═══ EXTRACTED ENTRIES ═══

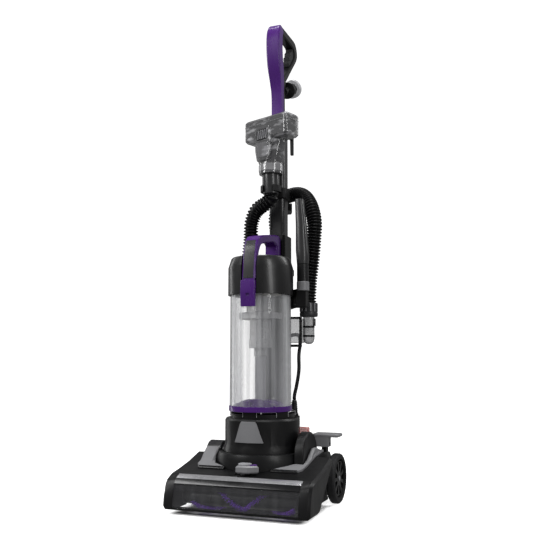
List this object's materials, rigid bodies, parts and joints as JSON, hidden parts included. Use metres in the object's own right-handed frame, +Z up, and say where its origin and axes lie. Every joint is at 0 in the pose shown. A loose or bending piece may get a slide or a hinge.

═══
═══ EXTRACTED ENTRIES ═══

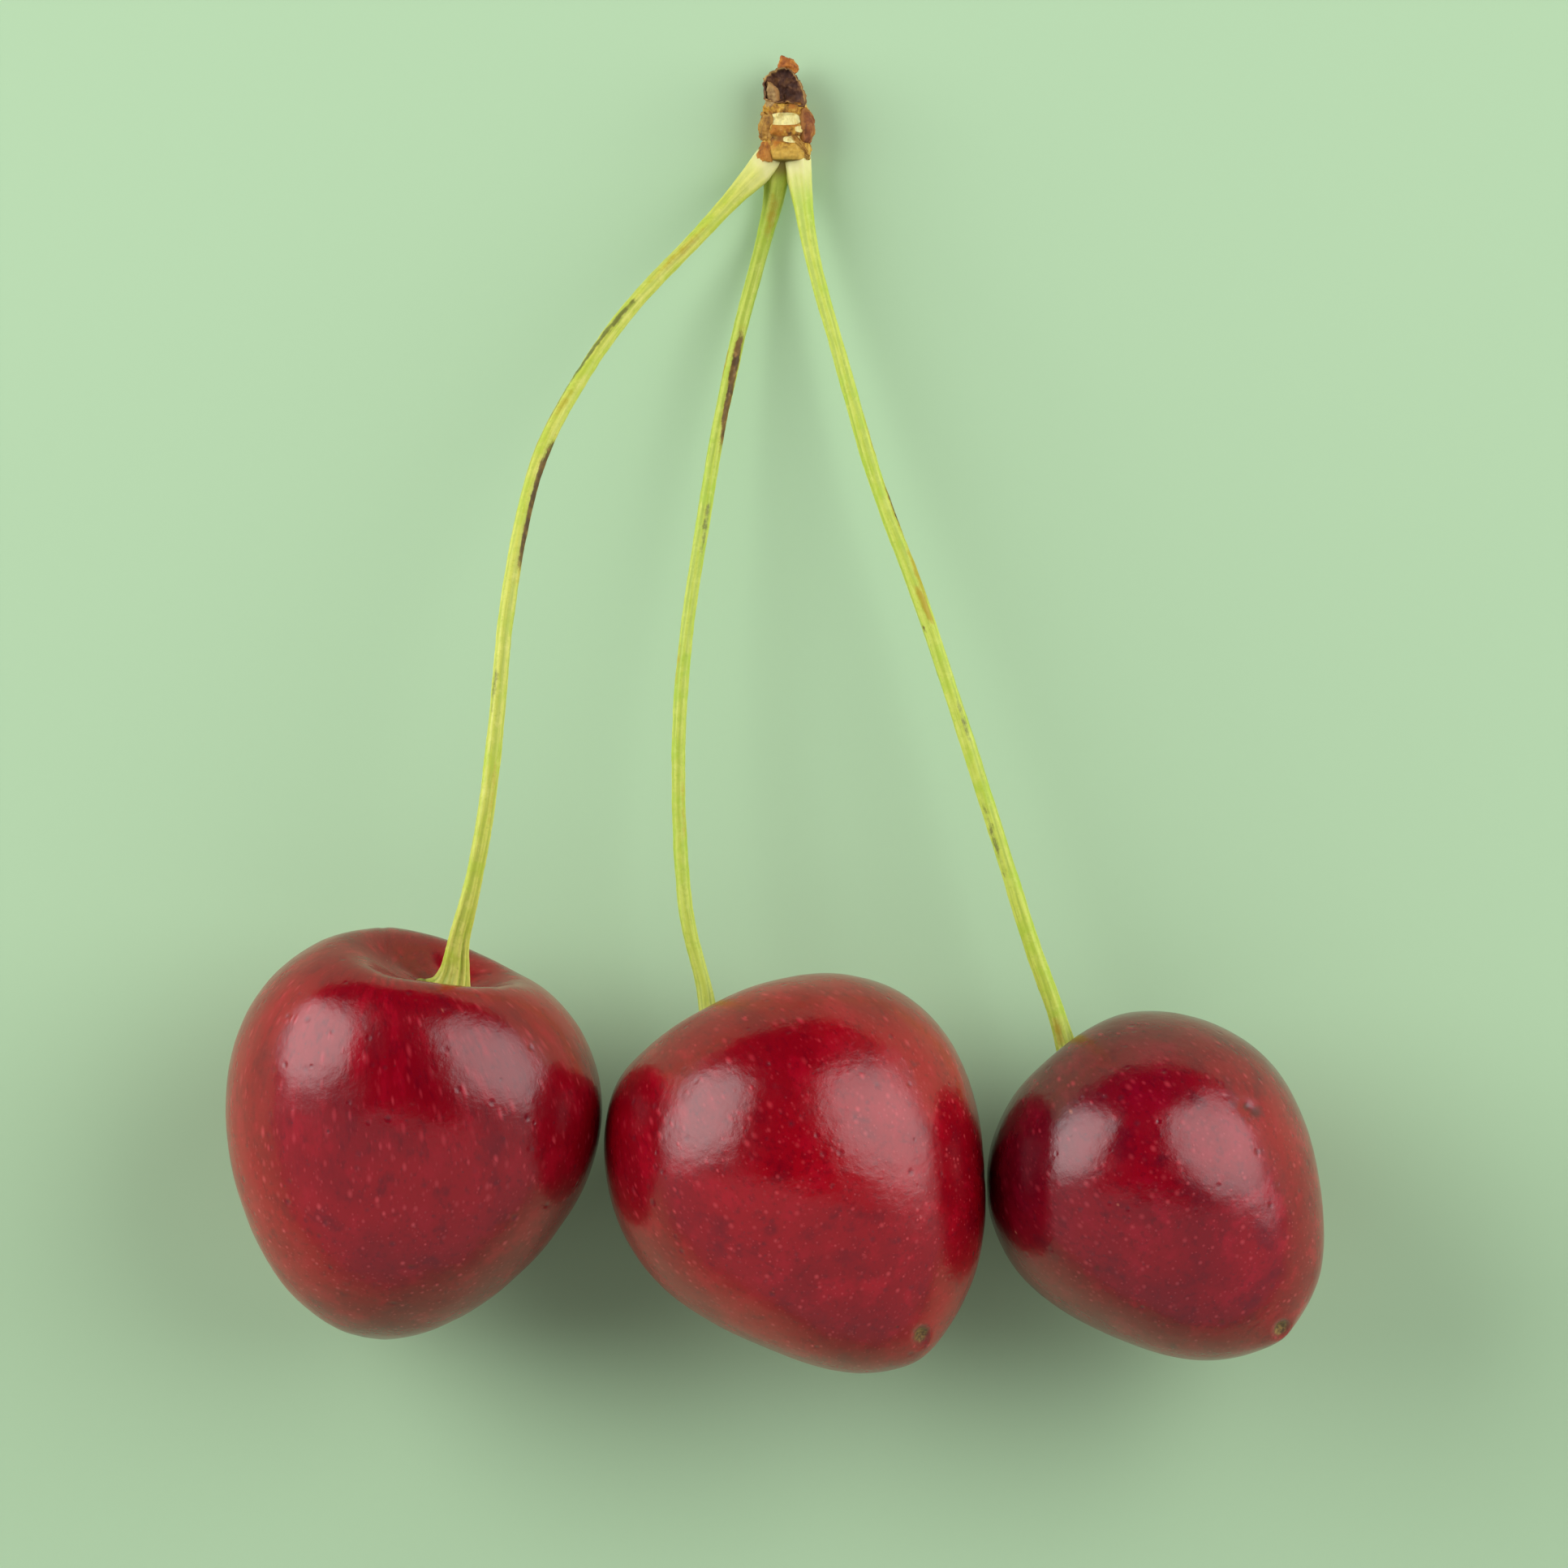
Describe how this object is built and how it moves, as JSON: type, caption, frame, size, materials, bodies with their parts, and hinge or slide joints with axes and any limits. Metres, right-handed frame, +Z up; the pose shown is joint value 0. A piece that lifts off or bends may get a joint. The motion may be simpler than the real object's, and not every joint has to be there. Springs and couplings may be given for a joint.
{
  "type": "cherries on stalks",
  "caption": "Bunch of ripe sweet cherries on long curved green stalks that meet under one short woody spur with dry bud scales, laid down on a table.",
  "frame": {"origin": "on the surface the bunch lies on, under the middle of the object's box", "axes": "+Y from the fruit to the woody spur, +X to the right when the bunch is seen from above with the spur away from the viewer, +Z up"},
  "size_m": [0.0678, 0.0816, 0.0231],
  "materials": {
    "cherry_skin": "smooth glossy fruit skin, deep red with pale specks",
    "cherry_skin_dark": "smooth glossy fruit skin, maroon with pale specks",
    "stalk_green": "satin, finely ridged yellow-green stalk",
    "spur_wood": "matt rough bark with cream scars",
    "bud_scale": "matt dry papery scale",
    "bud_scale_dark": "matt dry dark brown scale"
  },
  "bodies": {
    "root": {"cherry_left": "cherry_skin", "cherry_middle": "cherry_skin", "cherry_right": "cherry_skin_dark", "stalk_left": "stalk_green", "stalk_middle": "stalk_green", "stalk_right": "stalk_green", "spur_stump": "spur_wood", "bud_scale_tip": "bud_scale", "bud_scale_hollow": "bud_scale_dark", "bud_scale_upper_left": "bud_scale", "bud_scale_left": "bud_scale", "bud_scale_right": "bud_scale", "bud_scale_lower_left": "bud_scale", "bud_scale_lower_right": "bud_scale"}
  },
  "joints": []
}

═══

* YOUR INSTRUCTIONS: Using the records above, find and show each line with the string "origin".

* WORKED ANSWER:
List this object's materials, rigid bodies, parts and joints as JSON, hidden parts included. Use metres in the object's own right-handed frame, +Z up, and say where its origin and axes lie. Every joint is at 0 in the pose shown. A loose or bending piece may get a slide or a hinge.
  "frame": {"origin": "on the surface the bunch lies on, under the middle of the object's box", "axes": "+Y from the fruit to the woody spur, +X to the right when the bunch is seen from above with the spur away from the viewer, +Z up"},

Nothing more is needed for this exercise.